As it happens, Hillary Rodham herself traveled the short distance from Wellesley, Mass. to neighboring New Hampshire to campaign for Mr. McCarthy during the winter of 1968. Effectively debunking her own assertion in the Fox News interview, she personally participated in what proved to be a successful effort to "unseat an incumbent president during wartime."

Mrs. Clinton also complained in the interview about "huge tax cuts" that are "shifting the tax burden rather dramatically away from those of us who are most able to bear it to the middle class." Again, she got it wrong.

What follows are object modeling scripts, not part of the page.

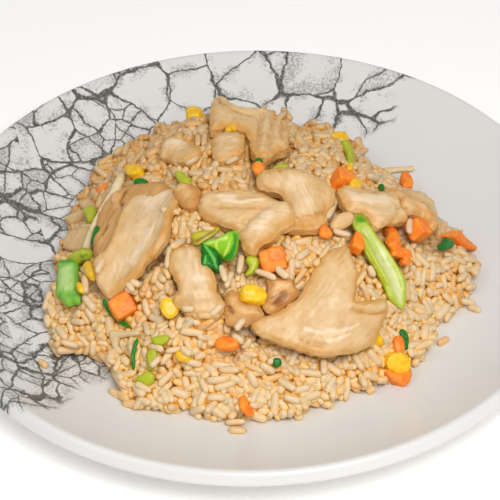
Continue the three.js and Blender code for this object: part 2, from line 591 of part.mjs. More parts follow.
// Stalk slices of the greens, cut herbs and a bean sprout: thin bars that follow the heap
const BAR = { rings: 6, sides: 5, square: 2.3, cap: 0.15, lumps: 0.03 };
const STALK_PIECES = {
  stalk_right_long: {
    ...BAR, seed: 21, rings: 8, sides: 6, cap: 0.06,
    stations: [[41, -18, 2.5, 2.6, 2.6, 3], [47, -26, 3, 3.3, 3.3, 4], [53.5, -36, 3, 3.6, 3.6, 4.5],
      [58, -46, 2.5, 3.2, 3.2, 4], [60.5, -53, 1, 2.4, 2.4, 3]],
  },
  stalk_left_broad: {
    ...BAR, seed: 22, sides: 6, cap: 0.08, roll: -25,
    stations: [[-74.5, -15, 1.5, 4.2, 4.2, 3.5], [-75, -24, 2.5, 4.6, 4.6, 4],
      [-74.5, -33, 2.5, 4.6, 4.6, 4], [-73, -42, 1.5, 4, 4, 3]],
  },
  stalk_left_arched: {
    ...BAR, seed: 23,
    stations: [[-77, -11, 1.5, 2, 2, 3], [-72, -10.5, 3, 2.2, 2.2, 3.5], [-66, -13.5, 3.5, 2, 2, 3.2],
      [-64, -18, 1.5, 1.6, 1.6, 2.5]],
  },
  stalk_back_bit: {
    ...BAR, seed: 24,
    stations: [[-30, 5, 1, 2.2, 2.2, 3], [-27.3, -1.4, 2.5, 2.4, 2.4, 4], [-24, -7, 1, 2, 2, 3]],
  },
  stalk_back_strip: {
    ...BAR, seed: 25,
    stations: [[40, 50, 1.5, 1.8, 1.8, 2.5], [42.5, 38, 2.5, 2.1, 2.1, 3], [42.5, 26, 2.5, 2, 2, 3],
      [41, 16, 1, 1.6, 1.6, 2.5]],
  },
  stalk_back_low: {
    ...BAR, seed: 32, rings: 5,
    stations: [[-24, 76, 1, 1.8, 1.8, 2.5], [-18, 72, 1.8, 2.2, 2.2, 3], [-14, 66, 1, 1.8, 1.8, 2.5]],
  },
  stalk_centre_back: {
    ...BAR, seed: 26, rings: 5,
    stations: [[6, 2.5, 1, 1.2, 1.2, 2], [12, 2.5, 2, 1.8, 1.8, 3], [18, 0.5, 1, 1.2, 1.2, 2]],
  },
  stalk_centre_front: {
    ...BAR, seed: 27, rings: 5,
    stations: [[1.5, -43.5, 1.5, 1.6, 1.6, 2.5], [-1.2, -47.5, 2.5, 2, 2, 3], [-3, -52, 1, 1.4, 1.4, 2.5]],
  },
  stalk_front_left: {
    ...BAR, seed: 28, rings: 5,
    stations: [[-45.5, -80, 1, 1.8, 1.8, 2.5], [-41.5, -79.5, 2, 2.2, 2.2, 3], [-37, -78, 1, 1.8, 1.8, 2.5]],
  },
  herb_left_winding: {
    ...BAR, seed: 29, sides: 4,
    stations: [[-60, -44, 1, 0.9, 0.9, 1.4], [-57.5, -48, 2, 1.3, 1.3, 1.6], [-53, -51.5, 1.6, 1, 1, 1.5],
      [-48.5, -56, 1, 0.8, 0.8, 1.3]],
  },
  herb_left_lower: {
    ...BAR, seed: 30, sides: 4,
    stations: [[-45.5, -63.5, 1, 0.8, 0.8, 1.3], [-47.5, -68.5, 2, 1.2, 1.2, 1.6],
      [-47.3, -74.5, 1, 0.8, 0.8, 1.3]],
  },
  sprout_strand: {
    ...BAR, seed: 31, rings: 10, cap: 0.06,
    stations: [[-54.5, 26, 1.5, 1.5, 1.5, 2.8], [-55.5, 17, 3, 1.6, 1.6, 3], [-57.5, 8, 3.5, 1.6, 1.6, 3],
      [-62.5, 1.5, 3, 1.6, 1.6, 3], [-67, -5, 2.5, 1.5, 1.5, 2.8], [-69, -12, 1, 1.3, 1.3, 2.4]],
  },
};

// Leaves of the greens
const LEAF_PIECES = {
  leaf_centre_light: {
    size: { length: 13, width: 8.5, thick: 1, wave: 0.7, curl: -1.2 },
    lie: { at: [-9, -36.5], turn: 35, tilt: -14, roll: 30, lift: 4.5 },
  },
  leaf_centre_dark: {
    size: { length: 12, width: 6.5, thick: 1, wave: 0.8, curl: -0.8 },
    lie: { at: [-16.5, -43.5], turn: -52, tilt: 8, roll: -15, lift: 4 },
  },
  leaf_centre_yellow: {
    size: { length: 11, width: 4.5, thick: 1, wave: 0.8, curl: -1 },
    lie: { at: [-19, -33.5], turn: 25, tilt: -5, roll: 15, lift: 2.5 },
  },
  leaf_back_dark: {
    size: { length: 6, width: 4, thick: 1, wave: 0.5, curl: -0.6 },
    lie: { at: [-45.8, 9.1], turn: -5, tilt: 0, roll: 30, lift: 2 },
  },
  leaf_right_dark: {
    size: { length: 6, width: 5, thick: 1, wave: 0.5, curl: -0.6 },
    lie: { at: [79.5, -11.9], turn: 30, tilt: 0, roll: 10, lift: 2 },
  },
};

// Small flakes of the same vegetables, joined to the rice that they lie on
const FLAKE_THICKNESS = 2.4;
const FLAKES = [
  { at: [2.5, 1], length: 4, width: 4, turn: 10 },
  { at: [57, -61.5], length: 3, width: 5.5, turn: 0 },
  { at: [65.8, -45.2], length: 7, width: 2.6, turn: -25 },
  { at: [41.1, 14.5], length: 5, width: 2.6, turn: -30 },
  { at: [64.8, -59.7], length: 5, width: 3, turn: 20 },
  { at: [-28.5, -74.8], length: 5, width: 3.5, turn: 40 },
  { at: [-68.2, 9.8], length: 5, width: 4.5, turn: 70 },
  { at: [-65, -7], length: 7, width: 1.8, turn: 75 },
  { at: [59.2, -60.9], length: 4, width: 2.4, turn: 60 },
  { at: [-36.2, -69.4], length: 5, width: 3.5, turn: -10 },
];

// Putting the serving together

const group = new THREE.Group();
const toppings = [];

function addMesh(name, geometry, finish) {
  const mesh = new THREE.Mesh(geometry, new THREE.MeshStandardMaterial(finish));
  mesh.name = name;
  group.add(mesh);
  return mesh;
}

// A topping is cut back from those already laid wherever it would touch them
function layTopping(name, geometry, finish) {
  let solid = toSolid(geometry);
  for (const neighbour of toppings) {
    if (solid.intersect(neighbour).volume() > 0) {
      solid = largestPiece(solid.subtract(neighbour));
    }
  }
  const shape = toGeometry(solid);
  toppings.push(toSolid(inflate(geometry, GAP + CORNER_ALLOWANCE)));
  addMesh(name, shape, finish);
}

addMesh('plate', plateGeometry(), CERAMIC);

for (const [name, { stations, flap, brown, ...shape }] of Object.entries(CHICKEN_PIECES)) {
  let slice = sliceGeometry(stations, shape);
  if (flap) {
    slice = toGeometry(toSolid(slice).add(toSolid(sliceGeometry(flap, BIT))));
  }
  layTopping(name, slice, brown ? BROWN_CHICKEN : CHICKEN);
}
for (const [name, { stations, ...shape }] of Object.entries(STALK_PIECES)) {
  const finish = name.startsWith('herb') ? LEAF : STALK;
  layTopping(name, sliceGeometry(stations, shape), name.startsWith('sprout') ? SPROUT : finish);
}
for (const [name, { size, lie }] of Object.entries(LEAF_PIECES)) {
  layTopping(name, bedded(leafGeometry(size), lie), name.endsWith('dark') ? LEAF : STALK);
}
CARROT_PIECES.forEach(({ size, taper, segments, ...lie }, index) => {
  const name = `carrot_${String(index + 1).padStart(2, '0')}`;
  layTopping(name, bedded(diceGeometry(size, { taper, segments }), lie), CARROT);
});
CORN_PIECES.forEach(({ size, segments, ...lie }, index) => {
  const name = `corn_${String(index + 1).padStart(2, '0')}`;
  layTopping(name, bedded(diceGeometry(size, { round: 0.3, taper: 0.25, segments }), lie), CORN);
});

let heap = toSolid(heapGeometry());
for (const { at, length, width, turn } of FLAKES) {
  const dice = diceGeometry([length, width, FLAKE_THICKNESS]);
  heap = heap.add(toSolid(bedded(dice, { at, turn, lift: FLAKE_THICKNESS / 3 })));
}
for (const topping of toppings) {
  heap = heap.subtract(topping);
}
addMesh('rice_heap', toGeometry(largestPiece(heap)), RICE);

export default group;
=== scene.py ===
# Looks of a plate of chicken fried rice: glazed plate, loose grains, sliced chicken and greens.
# Meshes are worked out in millimetres and scaled to metres as they are made.
import math

import bpy
import numpy as np
from mathutils import Matrix, Vector, noise
from mathutils.bvhtree import BVHTree


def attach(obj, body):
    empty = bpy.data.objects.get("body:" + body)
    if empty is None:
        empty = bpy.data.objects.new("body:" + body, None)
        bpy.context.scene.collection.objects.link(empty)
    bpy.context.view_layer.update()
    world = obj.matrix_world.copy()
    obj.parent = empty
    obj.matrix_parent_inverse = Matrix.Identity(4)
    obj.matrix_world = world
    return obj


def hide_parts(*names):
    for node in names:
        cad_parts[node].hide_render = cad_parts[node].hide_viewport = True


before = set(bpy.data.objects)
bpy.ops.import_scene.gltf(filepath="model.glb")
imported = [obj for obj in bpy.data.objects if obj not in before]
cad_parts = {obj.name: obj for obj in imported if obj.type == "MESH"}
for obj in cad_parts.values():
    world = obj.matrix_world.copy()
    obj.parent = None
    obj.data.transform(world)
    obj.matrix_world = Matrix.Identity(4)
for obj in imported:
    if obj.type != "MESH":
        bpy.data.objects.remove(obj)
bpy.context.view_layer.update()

MM = 0.001
TOPPINGS = sorted(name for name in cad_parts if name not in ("plate", "rice_heap"))


# Camera, at the photograph's angle

CAMERA_ELEVATION = math.radians(41.389)
CAMERA_ROLL = math.radians(-1.103)
CAMERA_DISTANCE = 0.8
CAMERA_TARGET = Vector((-0.000993, 0.000858, 0.015))
SENSOR_WIDTH = 36
FOCAL_PIXELS = 1897.28
PHOTO_WIDTH = 500


def make_camera():
    data = bpy.data.cameras.new("camera")
    data.sensor_width = SENSOR_WIDTH
    data.lens = SENSOR_WIDTH * FOCAL_PIXELS / PHOTO_WIDTH
    camera = bpy.data.objects.new("camera", data)
    bpy.context.scene.collection.objects.link(camera)
    back = Vector((0, -math.cos(CAMERA_ELEVATION), math.sin(CAMERA_ELEVATION)))
    right = Vector((1, 0, 0))
    up = back.cross(right)
    turned_right = right * math.cos(CAMERA_ROLL) + up * math.sin(CAMERA_ROLL)
    turned_up = up * math.cos(CAMERA_ROLL) - right * math.sin(CAMERA_ROLL)
    matrix = Matrix((turned_right, turned_up, back)).transposed().to_4x4()
    matrix.translation = CAMERA_TARGET + back * CAMERA_DISTANCE
    camera.matrix_world = matrix
    bpy.context.scene.camera = camera


# Meshes and objects

def make_object(name, points_mm, faces, material, smooth=True):
    mesh = bpy.data.meshes.new(name)
    mesh.from_pydata(np.asarray(points_mm) * MM, [], faces)
    mesh.materials.append(material)
    mesh.polygons.foreach_set("use_smooth", np.full(len(mesh.polygons), smooth))
    mesh.update()
    piece = bpy.data.objects.new(name, mesh)
    bpy.context.scene.collection.objects.link(piece)
    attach(piece, "root")
    return piece


def set_shading(piece, fibre, edge, tone):
    set_attribute(piece.data, "fibre", fibre, "FLOAT_VECTOR")
    set_attribute(piece.data, "edge", edge)
    set_attribute(piece.data, "tone", tone)


def node_mesh(name):
    """Corner points in mm and triangles of a CAD node, with doubled points joined."""
    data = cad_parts[name].data
    points = np.empty(len(data.vertices) * 3)
    data.vertices.foreach_get("co", points)
    points = np.round(points.reshape(-1, 3) / MM, 4)
    shared, index = np.unique(points, axis=0, return_inverse=True)
    index = index.ravel()
    triangles = [tuple(index[v] for v in face.vertices) for face in data.polygons]
    return shared, [t for t in triangles if len(set(t)) == len(t)]


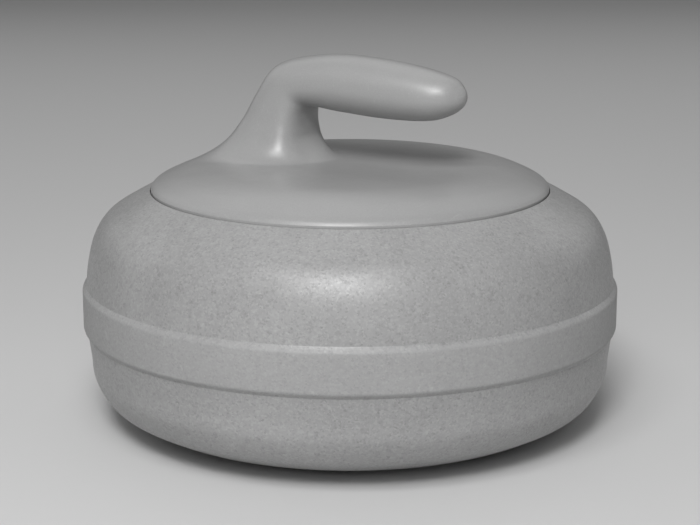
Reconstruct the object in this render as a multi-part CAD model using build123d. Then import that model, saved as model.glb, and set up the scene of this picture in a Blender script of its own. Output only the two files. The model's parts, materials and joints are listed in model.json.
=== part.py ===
"""Curling stone: a granite body clamped by one through bolt to a moulded gooseneck handle.

Frame, in millimetres: the origin is the centre of the running band's plane, +Z is up, and the
grip's free end points along +X. Everything round is turned about Z.
"""

from build123d import *

import math
import os

os.makedirs("parts", exist_ok=True)

# ---------------------------------------------------------------- stone
BAND_RADIUS = 143.0  # striking band, the widest place: 898 mm round, under the 914 mm allowed
SIDE_RADIUS = 140.9  # granite just above and below the band
BAND_HALF_HEIGHT = 11.5
BAND_BEVEL = 2.6
MID_Z = 64.5  # the band's middle above the ice
SEAT_Z = 123.0  # machined flat under the handle's cover
SEAT_RADIUS = 106.2
CROWN_Z = 125.8  # granite at the edge of the seat
BORE_RADIUS = 8.0
HEAD_RECESS_RADIUS = 20.0
HEAD_RECESS_Z = 30.0

# running insert, a disc of harder granite let into the underside
INSERT_RADIUS = 76.0
INSERT_TOP_Z = 24.0
INSERT_HOLE_RADIUS = 23.0
BOND = 0.6  # epoxy between the two granites
RUNNING_RADIUS = 62.0  # middle of the running band
RUNNING_WIDTH = 6.0
CUP_DEPTH = 6.0

# ---------------------------------------------------------------- clamping
BOLT_RADIUS = 5.0
PITCH = 1.5
THREAD_DEPTH = 0.75
BOLT_TIP_Z = 135.2
HEAD_ACROSS_FLATS = 17.0
HEAD_HEIGHT = 6.4
CUSHION_THICK = 2.5
CUP_WASHER_THICK = 2.5
LOCK_WASHER_THICK = 2.4
THREAD_LOW_Z = 118.0
THREAD_SLACK = 0.09  # radial
BOLT_TURNS = 10.8
TAP_TURNS = 14
SLEEVE_WALL = 2.8
THRUST_THICK = 1.5
THRUST_RADIUS = 19.5

# ---------------------------------------------------------------- handle cover
COVER_RADIUS = 105.8
COVER_LIFT = 0.6  # skirt's edge above the seat
COVER_TOP_Z = 139.4  # the dome is nearly flat inside half its radius
CEILING_Z = 135.2  # inside of the dome
SKIRT_INNER = 102.2
BOSS_RADIUS = 19.5
RIB_COUNT = 12
RIB_THICK = 2.6
RIB_LOW_Z = 131.2
RIB_START = 32.0
RIB_END = 97.0

INSERT_NUT_RADIUS = 8.5
INSERT_NUT_FLANGE = 11.5
INSERT_NUT_LOW_Z = 123.4
INSERT_NUT_TOP_Z = 136.4
PAD_INNER = 30.0
PAD_OUTER = 90.0
PLATE_LOW_Z = SEAT_Z + THRUST_THICK
PLATE_THICK = 3.0
PLATE_RADIUS = 99.0
PLATE_SCREWS = 6
PLATE_SCREW_CIRCLE = 84.0
SCREW_RADIUS = 2.0
SCREW_HEAD_RADIUS = 3.8
SCREW_HEAD_HEIGHT = 2.1
SCREW_BOSS_RADIUS = 5.0
CORE_PLATE_LOW_Z = 128.0
CORE_PLATE_THICK = 3.0
CORE_PLATE_SCREWS = [(-70.0, -25.0), (-70.0, 25.0), (-25.0, -27.0), (-25.0, 27.0)]

# ---------------------------------------------------------------- neck and grip
NECK_FILLET = 12.0  # blend of the neck's foot into the dome
GRIP_WALL = 3.8
CORE_RADIUS = 5.0
CORE_BEND = 15.0


def turned(*outline):
    """A solid of revolution about Z from edges drawn in the XZ plane, radius along X."""
    return revolve(make_face(outline), Axis.Z)


def ring(inner, outer, low, high):
    """A plain round washer or sleeve between two heights."""
    height = high - low
    body = Cylinder(outer, height, align=(Align.CENTER, Align.CENTER, Align.MIN))
    if inner:
        body -= Cylinder(inner, height, align=(Align.CENTER, Align.CENTER, Align.MIN))
    return Pos(0, 0, low) * body


def at(radius, z):
    return (radius, 0, z)


# ---------------------------------------------------------------- granite
# The stone's side, as radius and height from the band's middle. The upper half is crowned to the
# seat. The lower half is a little fuller, and then flattens towards the running band.
SHOULDER = [(139.4, 25.0), (136.0, 37.6), (129.6, 47.4), (119.0, 54.4)]
BELLY = [
    (139.3, -25.0),
    (137.8, -36.8),
    (131.3, -48.0),
    (122.2, -53.9),
    (114.2, -57.6),
    (104.0, -60.3),
]
BELLY_END = (INSERT_RADIUS, -62.4)


def granite_body():
    bevel_low = MID_Z - BAND_HALF_HEIGHT - BAND_BEVEL / 2
    bevel_high = MID_Z + BAND_HALF_HEIGHT + BAND_BEVEL / 2
    band_low = bevel_low + BAND_BEVEL
    band_high = bevel_high - BAND_BEVEL
    belly_end = at(BELLY_END[0], MID_Z + BELLY_END[1])
    crown = Spline(
        at(SIDE_RADIUS, bevel_high),
        *[at(r, MID_Z + h) for r, h in SHOULDER],
        at(SEAT_RADIUS, CROWN_Z),
        tangents=[(-0.07, 0, 1), (-0.88, 0, 0.47)],
    )
    belly = Spline(
        at(SIDE_RADIUS, bevel_low),
        *[at(r, MID_Z + h) for r, h in BELLY],
        belly_end,
        tangents=[(-0.07, 0, -1), (-1, 0, -0.07)],
    )
    inside = Polyline(
        belly_end,
        at(INSERT_RADIUS, INSERT_TOP_Z),
        at(HEAD_RECESS_RADIUS, INSERT_TOP_Z),
        at(HEAD_RECESS_RADIUS, HEAD_RECESS_Z),
        at(BORE_RADIUS, HEAD_RECESS_Z),
        at(BORE_RADIUS, SEAT_Z),
        at(SEAT_RADIUS, SEAT_Z),
        at(SEAT_RADIUS, CROWN_Z),
    )
    band = Polyline(
        at(SIDE_RADIUS, bevel_low),
        at(BAND_RADIUS, band_low),
        at(BAND_RADIUS, band_high),
        at(SIDE_RADIUS, bevel_high),
    )
    stone = turned(crown, band, belly, inside)
    corners = [
        edge
        for edge in stone.edges().filter_by(GeomType.CIRCLE)
        if edge.radius > SIDE_RADIUS - 0.1
    ]
    return fillet(corners, 1.2)


def underside(radius):
    """Height of the granite's convex underside between the insert's edge and the running band."""
    outer = RUNNING_RADIUS + RUNNING_WIDTH / 2
    share = (radius - outer) / (INSERT_RADIUS - outer)
    return (MID_Z + BELLY_END[1]) * share**1.2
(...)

Among other things, the 2001 and 2003 individual income-tax cuts doubled the child tax credit from $500 to $1,000; added the 10 percent tax bracket (chopping the income taxes of married couples and singles by $700 and $350, respectively); virtually eliminated the marriage penalty, saving tens of millions of married couples an average of about $1,500 per year; and reduced the quintessentially middle-class marginal income-tax bracket from 28 percent to 25 percent. Contrary to Mrs. Clinton's assertion, according to an August analysis by the nonpartisan Congressional Budget Office, in 2004 the share of individual income-tax liabilities of the second quintile (representing 21 to 40 percent of the household-income stream) will fall from 1.5 percent under 2000 tax laws to -0.1 percent under current tax laws. The comparable income-tax share of the third quintile (41 percent to 60 percent of the household-income stream) will fall from 6.4 percent to 5.4 percent. For the fourth quintile (61 percent to 80 percent), the income-tax share will fall from 15.3 percent to 15.2 percent. On the other hand, the income-tax share of the top 10 percent of the income stream will increase from 63.5 percent under 2000 tax law to 66.7 percent in 2004, following the 2001 and 2003 income-tax cuts.

That makes Sen. Hillary Clinton 0 for 3 on the accuracy scoreboard. Whatever it is, baseball, felony convictions or political rhetoric, Madame Senator, three strikes and you're out.